Burns makes no mistake about the powerful racial overtones of Johnson’s career.  Most whites hated the boxer because he had come to dominate a sport traditionally dominated by white fighters, and they were so taken aback by his success and fortune that they engaged in the most tiresome of racial clichés: Johnson was an “animal”; entire cross-sections of the country prayed for a “white hope” to rescue the title from the “beast” who had stolen it; when Johnson won, commentators often made excuses for his victories, instead of simply praising his superiority in the ring; a foreign reporter blatantly wrote that Johnson “displays all the gross and overbearing insolence which makes what we call the buck nigger insufferable.”  Burns identifies in Johnson a fierce independence of spirit, interprets it as the essence of the man.  Johnson angered others, but didn’t care.  He dated, then married, white women and flaunted his wealth by wearing tailored suits and driving custom cars.  Even some blacks saw him as a threat; he was either too profligate or, to Booker T. Washington, he undermined African-Americans’ opportunities for economic advancement because he fed white prejudice instead of rising above it (or giving in to it).  As a filmmaker, Burns understands the drama inherent in Johnson’s life and in America’s history.  Combining images and text, he carefully and incrementally builds suspense towards the two turning points in Johnson’s career, namely, his defeat in 1910 of “the great white hope,” Jim Jeffries, the heavyweight champion who previously had retired undefeated, and Johnson’s own defeat at the hands of Jess Willard, a fighter who stood over Johnson by at least six inches and who was ten years his junior.  Johnson’s victory over Jeffries had all the drama one can expect in sports but carried with it all the pains of American racism.  Riots erupted across the country as white citizens and local authorities fought with blacks who had come out to the streets of numerous American cities to celebrate Johnson’s victory.  At least Jeffries, who had previously refused not only to fight Johnson, but any black fighter, finally displayed an ounce of modesty and decorum; Johnson, he admitted, was “better than I ever was.” 

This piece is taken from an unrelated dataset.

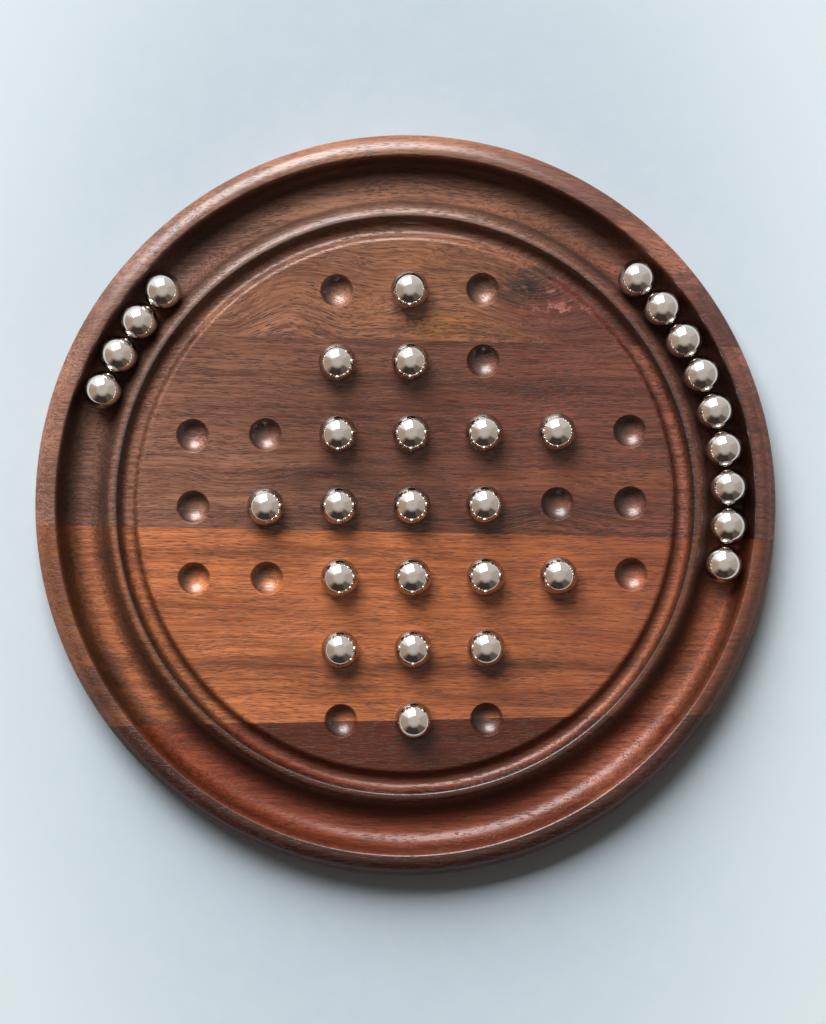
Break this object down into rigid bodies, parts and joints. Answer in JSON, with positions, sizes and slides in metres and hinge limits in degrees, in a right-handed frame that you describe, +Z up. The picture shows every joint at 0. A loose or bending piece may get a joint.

Interesting parallels exist between Johnson and artists who similarly embodied his independence.  In 1970, Miles Davis took the experiments he had already been making with electric music and acoustic jazz to an even greater fusion of the two genres with A Tribute to Jack Johnson, his progressive soundtrack to filmmaker William Cayton’s documentary on the boxer.  Miles did not want simply to alter jazz by filtering its improvisational qualities through the repetitious structures of rock ‘n’ roll; he wanted, as he put it, to make rock ‘n’ roll more “black.”  Jazz, a form of music that, like rock, had originated within black culture, could allow him to do this.  Miles was inveterately forward-looking, his music, by the late 1960s and early 1970s, amorphous, maximal, simultaneously transgressive and transcendent.  Even now, nearly forty years later, it sounds progressive, particularly when contrasted with Wynton Marsalis’ heavily traditional soundtrack for Burns’ documentary.  I suppose Marsalis’ soundtrack is fitting.  As a filmmaker, Burns travels within a very traditional medium; he uses the requisite images, original footage, letters and sources read aloud by professional actors, interviews with writers and historians, the strictly chronological framework found in numerous documentaries. But for all of his proficiency, I can’t help but wonder if Burns might have made the form of his story as free-form as his subject’s life, as forward looking as Miles’ music; I can’t help but wonder what someone like Todd Haynes, whose biopic of Bob Dylan, I’m Not There, filtered the singer’s life through varied, occasionally abstract enactments, could make of a subject like Jack Johnson.  The traditions that have dominated the narrative structures of modern documentaries cast long, burdensome shadows.  Miles certainly wanted to free himself of traditions when he cast his album; most of all, Johnson himself believed in refuting long-standing American conventions. 

Those traditions of race relations deeply informed the responses of boxing audiences, the press, and the general public; they had very similar effects on the U.S. government.  Until the giant Jess Willard appeared, no white man could defeat Jack Johnson.  The U.S. government, fearing Johnson’s notoriety, banned fight films to keep footage of his victories from the American public.  Ultimately, the U.S. government found that Johnson’s private life was the only way to contain him, to keep him “in place”, as so many of his white contemporaries wanted.  Some of Johnson’s lovers had been prostitutes, and they traveled with him across state lines to his fights.  The U.S. government, under the Mann Act, which prohibited the trafficking of “white slaves,” retroactively charged Johnson and sentenced him to prison.  But, like so much in Johnson’s life, the imprisonment was on his own terms; he served only after having fled custody to live abroad in Europe and returning when he felt it was time to do so.  Irene Pineau, Johnson’s widow, aptly summarized the man’s spirit upon his death, from an auto accident, in 1946.  “I loved him because of his courage,” she said. “He faced the world unafraid.”